§ MATERIAL:

━━━━━━━━━━

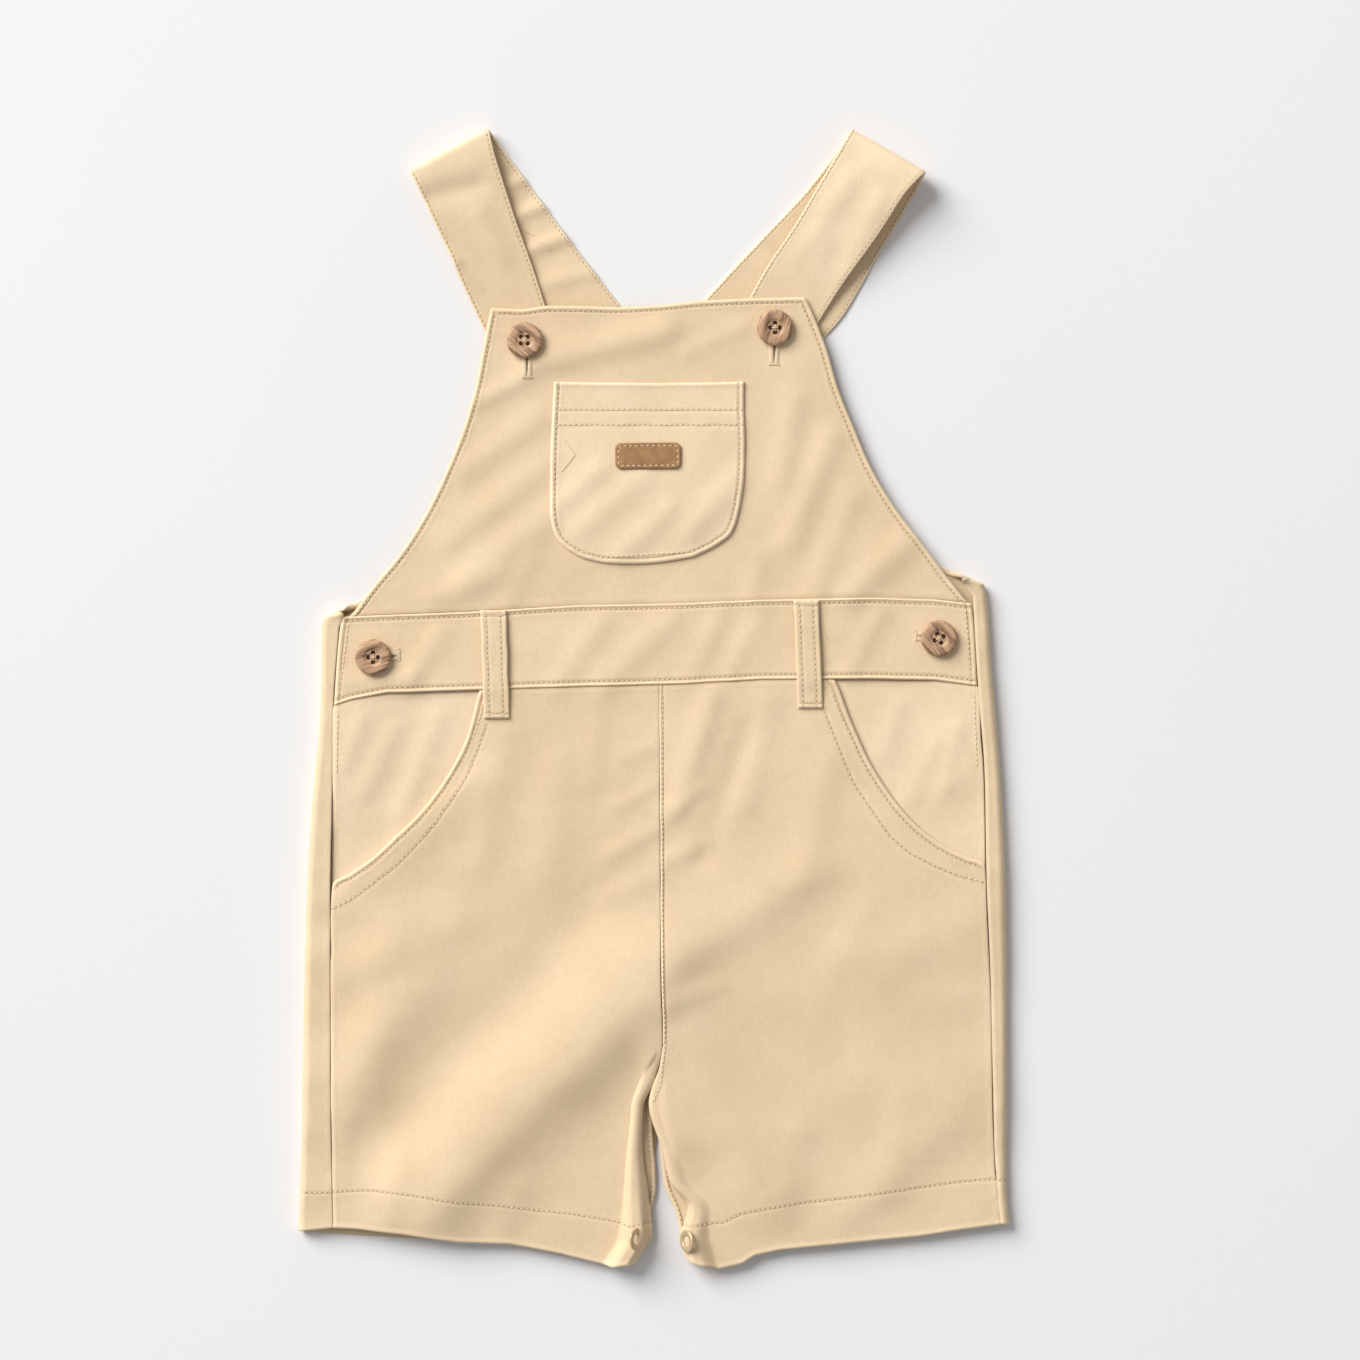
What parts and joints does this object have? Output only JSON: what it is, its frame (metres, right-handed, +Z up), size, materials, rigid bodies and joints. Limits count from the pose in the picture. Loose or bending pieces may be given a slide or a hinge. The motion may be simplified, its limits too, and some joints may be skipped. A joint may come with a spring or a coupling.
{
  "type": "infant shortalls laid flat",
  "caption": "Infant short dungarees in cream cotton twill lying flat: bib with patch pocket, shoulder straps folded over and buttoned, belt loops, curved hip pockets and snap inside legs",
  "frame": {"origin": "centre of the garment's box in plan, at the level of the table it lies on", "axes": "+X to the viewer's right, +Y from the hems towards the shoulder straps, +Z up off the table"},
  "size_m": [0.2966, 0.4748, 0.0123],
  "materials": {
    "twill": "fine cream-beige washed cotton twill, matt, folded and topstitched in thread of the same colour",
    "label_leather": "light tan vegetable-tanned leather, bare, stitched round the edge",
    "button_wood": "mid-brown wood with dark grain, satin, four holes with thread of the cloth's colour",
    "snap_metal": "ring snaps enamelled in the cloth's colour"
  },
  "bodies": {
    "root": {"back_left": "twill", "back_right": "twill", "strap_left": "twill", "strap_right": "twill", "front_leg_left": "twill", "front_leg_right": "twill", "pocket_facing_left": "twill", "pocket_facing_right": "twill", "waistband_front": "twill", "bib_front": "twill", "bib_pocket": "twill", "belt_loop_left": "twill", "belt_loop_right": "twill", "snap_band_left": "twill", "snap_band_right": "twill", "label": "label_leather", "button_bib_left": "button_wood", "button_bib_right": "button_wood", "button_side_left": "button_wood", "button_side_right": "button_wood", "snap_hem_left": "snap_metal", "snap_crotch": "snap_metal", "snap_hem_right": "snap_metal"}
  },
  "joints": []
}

━━━━━━━━━━

Can you reproduce all the material exactly?

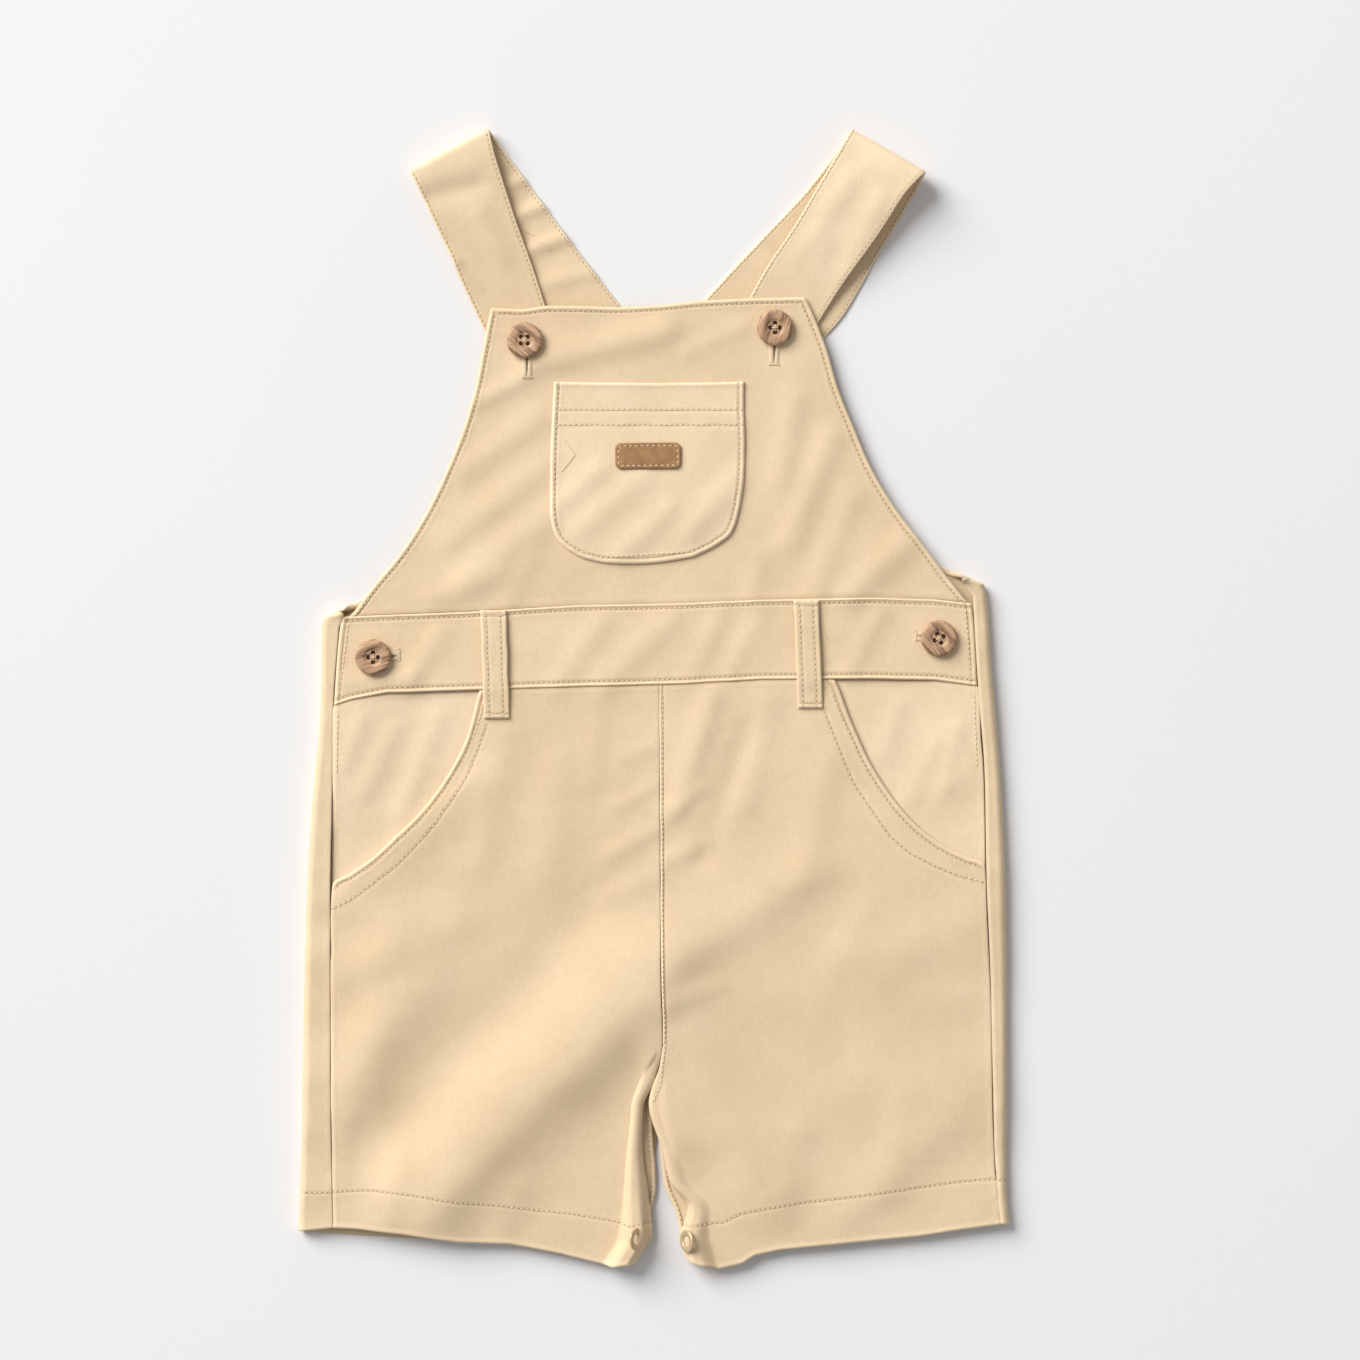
What parts and joints does this object have? Output only JSON: what it is, its frame (metres, right-handed, +Z up), size, materials, rigid bodies and joints. Limits count from the pose in the picture. Loose or bending pieces may be given a slide or a hinge. The motion may be simplified, its limits too, and some joints may be skipped. A joint may come with a spring or a coupling.
{
  "type": "infant shortalls laid flat",
  "caption": "Infant short dungarees in cream cotton twill lying flat: bib with patch pocket, shoulder straps folded over and buttoned, belt loops, curved hip pockets and snap inside legs",
  "frame": {"origin": "centre of the garment's box in plan, at the level of the table it lies on", "axes": "+X to the viewer's right, +Y from the hems towards the shoulder straps, +Z up off the table"},
  "size_m": [0.2966, 0.4748, 0.0123],
  "materials": {
    "twill": "fine cream-beige washed cotton twill, matt, folded and topstitched in thread of the same colour",
    "label_leather": "light tan vegetable-tanned leather, bare, stitched round the edge",
    "button_wood": "mid-brown wood with dark grain, satin, four holes with thread of the cloth's colour",
    "snap_metal": "ring snaps enamelled in the cloth's colour"
  },
  "bodies": {
    "root": {"back_left": "twill", "back_right": "twill", "strap_left": "twill", "strap_right": "twill", "front_leg_left": "twill", "front_leg_right": "twill", "pocket_facing_left": "twill", "pocket_facing_right": "twill", "waistband_front": "twill", "bib_front": "twill", "bib_pocket": "twill", "belt_loop_left": "twill", "belt_loop_right": "twill", "snap_band_left": "twill", "snap_band_right": "twill", "label": "label_leather", "button_bib_left": "button_wood", "button_bib_right": "button_wood", "button_side_left": "button_wood", "button_side_right": "button_wood", "snap_hem_left": "snap_metal", "snap_crotch": "snap_metal", "snap_hem_right": "snap_metal"}
  },
  "joints": []
}